(Task objective) Beginning with the first line of the data below, reproduce every line unchanged, ending with the line that holds "CAMERA_LENS = 54.24".

(Source material)
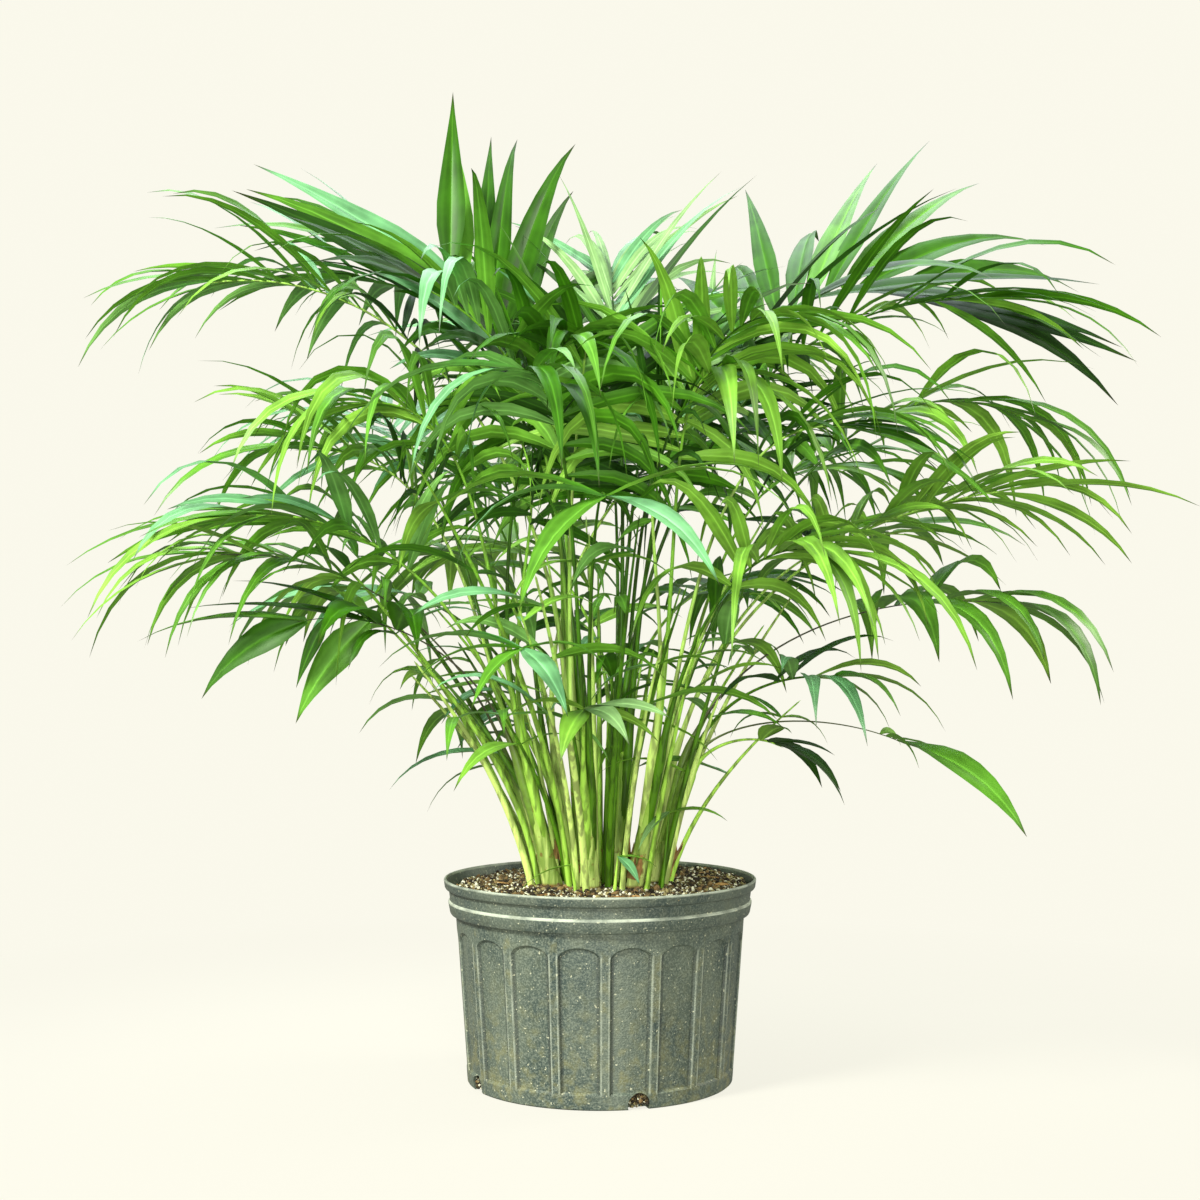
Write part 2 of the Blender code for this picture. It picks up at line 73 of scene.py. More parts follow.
# %% Camera
CAMERA_PLACE = (0.0, -1.58, 0.372)
CAMERA_TILT = 91.55
CAMERA_LENS = 54.24

camera_data = bpy.data.cameras.new("camera")
camera_data.lens = CAMERA_LENS
camera_data.sensor_width = 36.0
camera = bpy.data.objects.new("camera", camera_data)
camera.location = CAMERA_PLACE
camera.rotation_euler = (radians(CAMERA_TILT), 0, 0)
bpy.context.scene.collection.objects.link(camera)
bpy.context.scene.camera = camera
bpy.context.scene.view_settings.view_transform = "Standard"
print("camera at", CAMERA_PLACE)

# %% [markdown]
# Small helpers come first. Edit-mode operators work on whatever is selected, so open_mesh() picks
# points or faces by their place before the mesh is opened. A Heap joins many small shapes, since one
# mesh of a thousand leaflets is far lighter than a thousand objects.

# %% Helpers for modelling
CLOSE = 1e-5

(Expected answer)
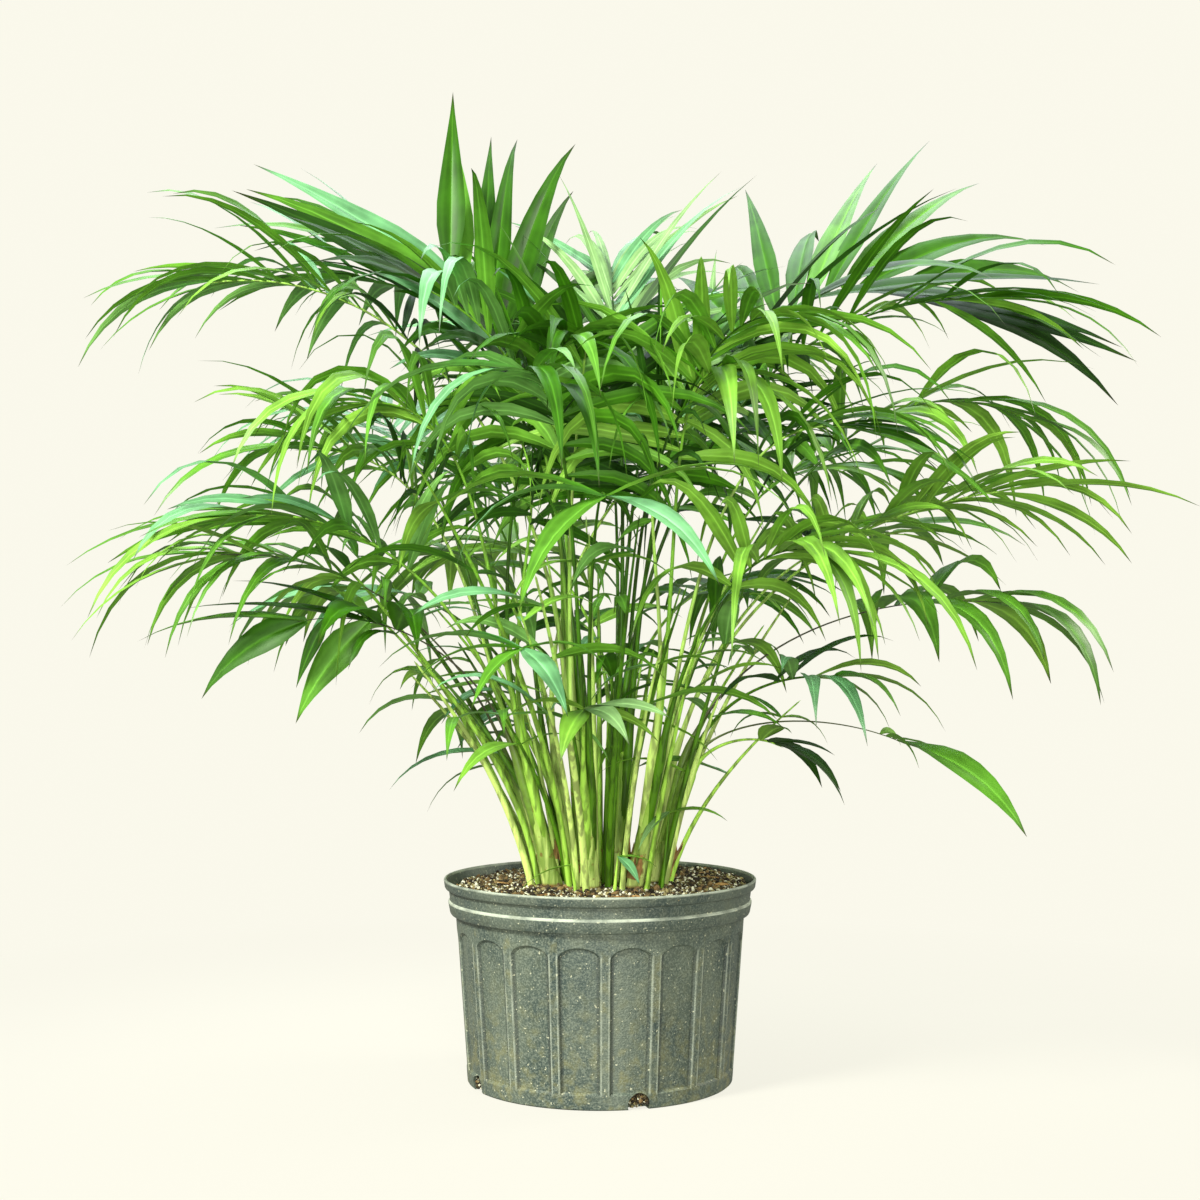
Write part 2 of the Blender code for this picture. It picks up at line 73 of scene.py. More parts follow.
# %% Camera
CAMERA_PLACE = (0.0, -1.58, 0.372)
CAMERA_TILT = 91.55
CAMERA_LENS = 54.24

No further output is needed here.